The song is “Pow Wow the Indian Boy,” from the black-and-white short “Adventures of Pow Wow.” According to the website Toon Tracker, “Adventures of Pow Wow” first appeared on television in New York in 1949 and was a regular feature on the children’s show Captain Kangaroo in the mid-1950s and later in syndication. The song was written by Monty Kelly, who had his own band—“Summer Set” by Monty Kelly and His Orchestra and Chorus hit No. 30 on the Billboard chart in 1960—and also wrote for TV and the movies.
Tom Kacich of the Champaign (Ill.) News-Gazette noticed the connection between “Pow Wow the Indian Boy” and the tomahawk chop music in 2017. Kacich was writing about the chop on the occasion of the University of Illinois ceasing to play “War Chant” at university events because of complaints that it was offensive. (The university had retired its Native-garbed mascot, Chief Illiniwek, a decade earlier.) “That so-called ‘war chant’ that has so many Illinois sports fans emotional is time-honored,” Kacich wrote, “but perhaps not in the way you think.” A newspaper database search reveals that Kacich wasn’t the first to make this observation. In 1993, an Atlanta Constitution reader, Jane Hammond, told the paper that the chop music was the same as the cartoon theme song.

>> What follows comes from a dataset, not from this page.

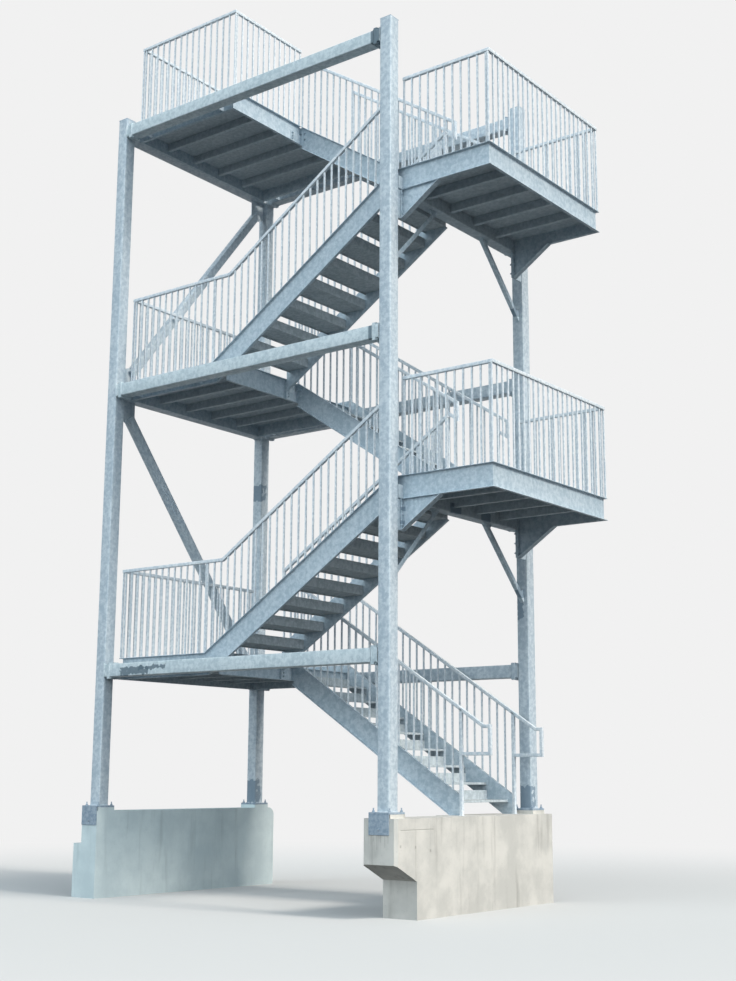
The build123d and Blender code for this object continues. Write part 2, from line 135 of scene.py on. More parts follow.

The 43 episodes of “Adventures of Pow Wow,” among them “Pow Wow and the Li’l Medicine Man” and “Pow Wow and the Magic Moccasins,” supposedly were based on Indian folklore but are, as might be expected, uncomfortable to watch, in a racist way. “Adventures of Pow Wow” was so bad, on so many levels, that it was included in Worst Cartoons Ever!, a 2007 DVD by animation historian Jerry Beck.
Instead of continuing to perform a “war chant” rooted in stereotypes popularized more than a century ago, fans in Atlanta and Tallahassee and wherever else it’s still being done might benefit from listening to actual music created by Native American tribes that were forcibly relocated by the United States government in the mid-19th century.
“They are taking us beyond Miami, they are taking us beyond the Caloosa River,” read the lyrics in that recording, “Songs Concerning the Removal of the Seminole to Oklahoma.” “They are taking us to the end of our tribe.”